Andrei Seoev, Leonid Gremyachikh, Anastasiia Smirnova et al.

In blockchain networks, the strategic ordering of transactions within blocks has emerged as a significant source of profit extraction, known as Maximal Extractable Value (MEV). The transition from spam-based Priority Gas Auctions to structured auction mechanisms like Polygon Atlas has transformed MEV extraction from public bidding wars into sealed-bid competitions under extreme time constraints. While this shift reduces network congestion, it introduces complex strategic challenges where searchers must make optimal bidding decisions within a sub-second window without knowledge of competitor behavior or presence. Traditional game-theoretic approaches struggle in this high-frequency, partially observable environment due to their reliance on complete information and static equilibrium assumptions.
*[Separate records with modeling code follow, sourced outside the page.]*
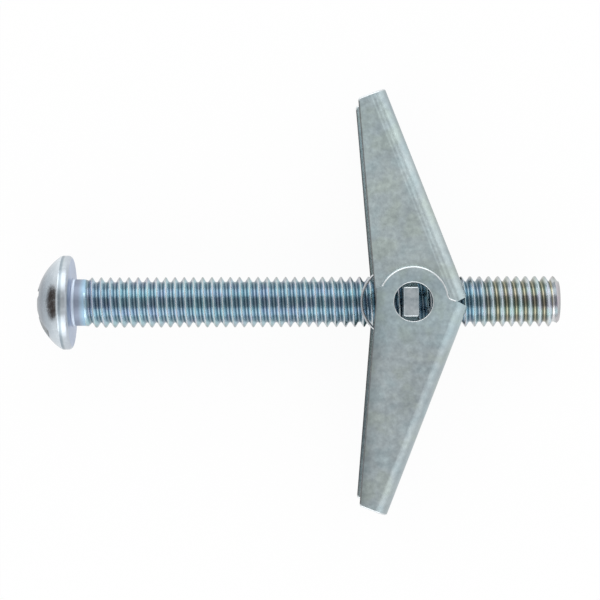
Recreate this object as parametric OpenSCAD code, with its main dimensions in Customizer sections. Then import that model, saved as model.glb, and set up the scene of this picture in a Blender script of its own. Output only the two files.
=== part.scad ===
// Spring toggle bolt: a round head machine screw with a pair of sprung folding wings on a trunnion nut.
// Origin at the centre of the bearing face under the head, +X along the screw to its tip, +Y across one open wing, +Z up as it lies flat. Millimetres.

/* [Screw] */
// Length under the head
screw_length = 76.2; // [50:0.1:150]
// Major diameter of the thread
thread_d = 7.94; // [4:0.01:13]
// How far the plain neck lies below the crests of the thread
neck_step = 0.32; // [0.1:0.02:1]
// Length of the plain neck
neck_length = 2.0; // [0.5:0.1:10]
// Chamfer at the tip
tip_chamfer = 0.8; // [0.2:0.1:1.5]

/* [Head] */
// Diameter of the head
head_d = 14.74; // [10:0.01:24]
// Height of the head, to where the dome's top would be without the recess
head_h = 5.6; // [3:0.1:9]
// Height of the straight side of the head
head_side = 1.6; // [0.8:0.1:4]
// Rounding between the side of the head and its bearing face
rim_r = 0.6; // [0.2:0.1:1.2]
// Width of the straight slot
slot_w = 1.9; // [1:0.1:3]
// Depth of the straight slot from the top of the dome
slot_depth = 2.3; // [1:0.1:3.5]
// Width of the cross arms
cross_w = 1.5; // [0.8:0.1:2.5]
// Span of the cross at the top of the dome
cross_span = 7.6; // [4:0.1:11]
// Depth of the cross recess from the top of the dome
cross_depth = 3.9; // [2:0.1:4.5]
// Radius of the funnel at the middle of the recess, at the top of the dome
funnel_r = 2.4; // [1.3:0.1:3]
// Turn of the slot about the screw
recess_turn = 33; // [0:1:90]

/* [Wings] */
// Thickness of the sheet
sheet = 0.9; // [0.6:0.1:1.6]
// Distance from the pivot to the outside of the web
web_out = 8.15; // [7:0.05:14]
// Distance from the pivot to the tip, along the web
wing_reach = 32.2; // [20:0.1:60]
// Lean of the web toward the head when open
web_lean = 21.4; // [10:0.1:30]
// Lean of the open edge toward the head when open
edge_lean = 4.7; // [0:0.1:15]
// Width of metal round the hole in each ear
ear_wall = 2.52; // [1.2:0.02:5]
// How far the open edge stands out past the round of the ear
edge_step = 0.26; // [0:0.02:1]
// How far the open edge runs on past the pivot
shoulder = 1.7; // [0:0.1:3]
// Outside radius of the bend between web and flange
bend_r = 2.2; // [1.2:0.1:3.5]
// Rounding of the flange corner at the tip
tip_r = 0.4; // [0.2:0.1:1.5]
// Slope of the wing's inner end, from the ear out to the web
heel_slope = 27; // [15:1:40]
// Rounding of the web's inner end
heel_r = 0.6; // [0.3:0.1:1.5]
// Relief between the ear and the web's inner end
relief_r = 0.8; // [0.3:0.1:1.5]

/* [Trunnion nut] */
// Distance from the bearing face to the pivot
pivot_x = 53.1; // [40:0.1:140]
// Thickness of the nut
nut_t = 2.4; // [1.5:0.1:5]
// Width of metal round the thread
nut_wall = 1.18; // [0.8:0.02:4]
// Width of each lug
lug_w = 4.6; // [2:0.1:5.6]
// Rounding of the lug's edges
lug_r = 0.35; // [0.1:0.05:1]
// How far the lugs sit toward the head in the ear holes
lug_back = 0.35; // [0:0.05:0.5]
// Chamfer at both ends of the thread
nut_chamfer = 0.5; // [0.1:0.1:1]

/* [Spring] */
// Wire diameter
wire_d = 0.42; // [0.2:0.02:0.8]
// Mean radius of the coil
coil_r = 5.4; // [3:0.1:9]
// How far the coil's centre sits toward the head from the pivot
coil_back = 2.5; // [0:0.1:4]
// Number of turns
turns = 2; // [1:1:3]
// Foot of each leg, laid along the web
foot_length = 2.5; // [1:0.1:6]

/* [Clearances] */
// Between the thread and the bore of the nut, on the radius
thread_clearance = 0.05; // [0.02:0.01:0.3]
// Between two ears that lie on each other
ear_gap = 0.05; // [0.02:0.01:0.3]
// Between the nut's round body and the inner ears
nut_side_gap = 0.3; // [0.1:0.05:1]
// Between a lug's corners and the hole of the ear
lug_clearance = 0.2; // [0.1:0.05:0.6]
// Between the end of a lug and the face of the outer ear
lug_inset = 0.05; // [0:0.05:0.5]
// Between the screw and the notch in the web, all round
notch_clearance = 0.45; // [0.2:0.05:1.5]
// Between the spring and the screw, and between the spring and the inner ear
spring_clearance = 0.1; // [0.05:0.05:0.5]
// Between turns of the spring
turn_gap = 0.03; // [0.01:0.01:0.2]
// Between the spring and the web it bears on
leg_gap = 0.03; // [0.01:0.01:0.2]

/* [Hidden] */
$fn = 96;

thread_r = thread_d / 2;
neck_r = thread_r - neck_step;
dome_h = head_h - head_side;
dome_r = (head_d * head_d / 4 + dome_h * dome_h) / (2 * dome_h);
bore_r = thread_r + thread_clearance;
nut_r = bore_r + nut_wall;

// across the ears, from the screw outward: spring or nut, inner ear, outer ear
rise = wire_d + turn_gap;
coil_depth = wire_d + turns * rise;
inner_z = max(nut_r + nut_side_gap, thread_r + coil_depth + 2 * spring_clearance);
outer_z = inner_z + 2 * sheet + ear_gap;
ear_shift = (sheet + ear_gap) / 2;          // each channel sits this far off the middle plane
wing_depth = 2 * (outer_z - ear_shift);     // flange to flange
hole_r = norm([nut_t / 2 + lug_back, lug_w / 2]) + lug_clearance;
ear_r = hole_r + ear_wall;
edge_out = ear_r + edge_step;               // from the pivot to the open edge

// the wing's own plane: pivot at the origin, web on the +X side, tip toward +Y
along = [-sin(web_lean), cos(web_lean)];
across = [cos(web_lean), sin(web_lean)];
taper = web_lean - edge_lean;
edge_at_tip = (wing_reach * sin(taper) - edge_out) / cos(taper);
edge_normal = -[cos(edge_lean), sin(edge_lean)];
trim = 0.1;                                 // the outline runs this far past the web, which cuts it
heel_way = [cos(heel_slope), sin(heel_slope)];
heel_in = [-sin(heel_slope), cos(heel_slope)];
relief_at = (ear_r + relief_r - 0.05) * [cos(-11), sin(-11)];
relief_top = relief_at + 0.95 * relief_r * heel_in;
heel_run = (web_out + trim - heel_r - (relief_top + heel_r * heel_in) * across) / (heel_way * across);
heel_at = relief_top + heel_run * heel_way + heel_r * heel_in;
tip_centre = (wing_reach - tip_r) * along + (edge_at_tip + tip_r * tan(45 - taper / 2)) * across;
notch_r = thread_r + notch_clearance;
notch_y = 1.2;

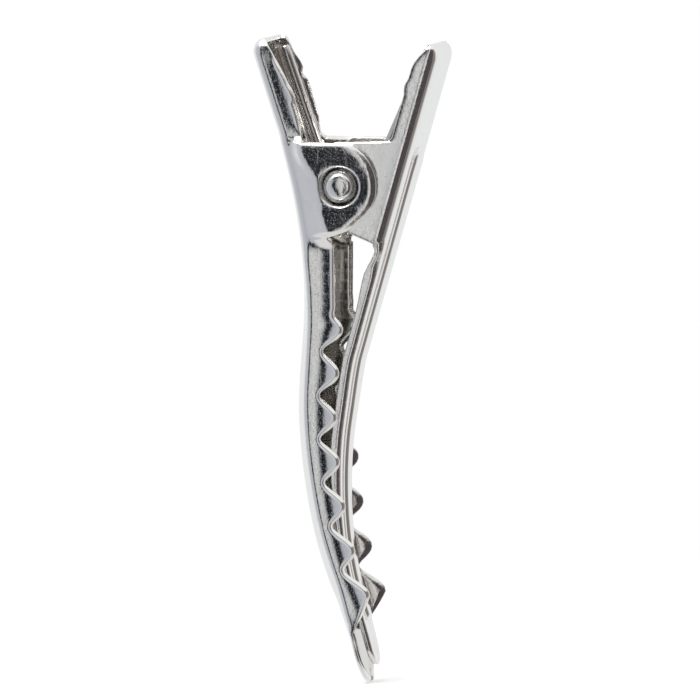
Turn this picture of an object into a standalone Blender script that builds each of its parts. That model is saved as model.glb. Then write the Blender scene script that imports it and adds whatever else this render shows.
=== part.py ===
"""Alligator hair clip: two pressed sheet-steel jaws, a pivot rivet and a torsion spring.

The clip stands tip down. The origin is the place where the closed jaws grip the hair, straight
below the pivot; +X points from the toothed jaw to the beaded jaw, and the pivot runs along Y.
Sizes are in millimetres here, and every mesh is written in metres.
"""
import math

import bmesh
import bpy

MM = 0.001

# Overall sizes
GRIP_DROP = 20.0            # from the pivot down to the place where hair is gripped
JAW_LENGTH = 34.4           # from the pivot down to the toothed tip
HANDLE_LENGTH = 10.1        # from the pivot up to the rounded end of the toothed handle
BEADED_HANDLE_SETBACK = 0.3 # how far the beaded handle stops short of the toothed one
LIP_HEIGHT = 1.3            # how far down the rounded handle ends begin
SHEET = 0.35                # thickness of both stampings
TOOTHED_BEND = 0.6          # outer radius of the bends between back and walls
BEADED_BEND = 0.85
TIP_SETBACK = 1.2           # how far the beaded tip stops short of the toothed one

# Toothed jaw
TOOTHED_WIDTH = 7.5         # outer width of its handle
EAR_SPAN = 8.8              # outer width over its ears
ROOT_HALF = 3.5             # half width at the bend line, just below the ears
NOSE_HALF = 2.05            # the same just above the spoon tip
SPOON_HALF = 2.3
SPOON_LENGTH = 3.4
SPOON_RIM = 0.45            # depth of the spoon from its back to its rim
TOOTH_PITCH = 3.05
TOOTH_COUNT = 7
TOOTH_HEIGHT = 1.18
TEETH_DEPTH = 2.46          # from the jaw's back to the middle of the first tooth's slope
TEETH_TIP_DEPTH = 2.02      # the same at the last tooth
CROWN = 0.62                # how far the ridge stands proud of the bend lines
FIRST_TOOTH = 9.9           # from the pivot down to the first tooth's point
WALL_FLARE = 0.35           # how far the teeth lean outward from the bend line
TOOTHED_HANDLE_LEAN = 0.325
TOOTHED_HANDLE_WALL = 1.6
HANDLE_PLANE_START = 3.5    # above the pivot; both handles are flat from here to the lip
TOOTHED_HANDLE_BACK = -4.37 # where the flat of the toothed handle starts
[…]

We present a reinforcement learning framework for MEV extraction on Polygon Atlas and make three contributions: (1) A novel simulation environment that accurately models the stochastic arrival of arbitrage opportunities and probabilistic competition in Atlas auctions; (2) A PPO-based bidding agent optimized for real-time constraints, capable of adaptive strategy formulation in continuous action spaces while maintaining production-ready inference speeds; (3) Empirical validation demonstrating our history-conditioned agent captures 49\% of available profits when deployed alongside existing searchers and 81\% when replacing the market leader, significantly outperforming static bidding strategies. Our work establishes that reinforcement learning provides a critical advantage in high-frequency MEV environments where traditional optimization methods fail, offering immediate value for industrial participants and protocol designers alike.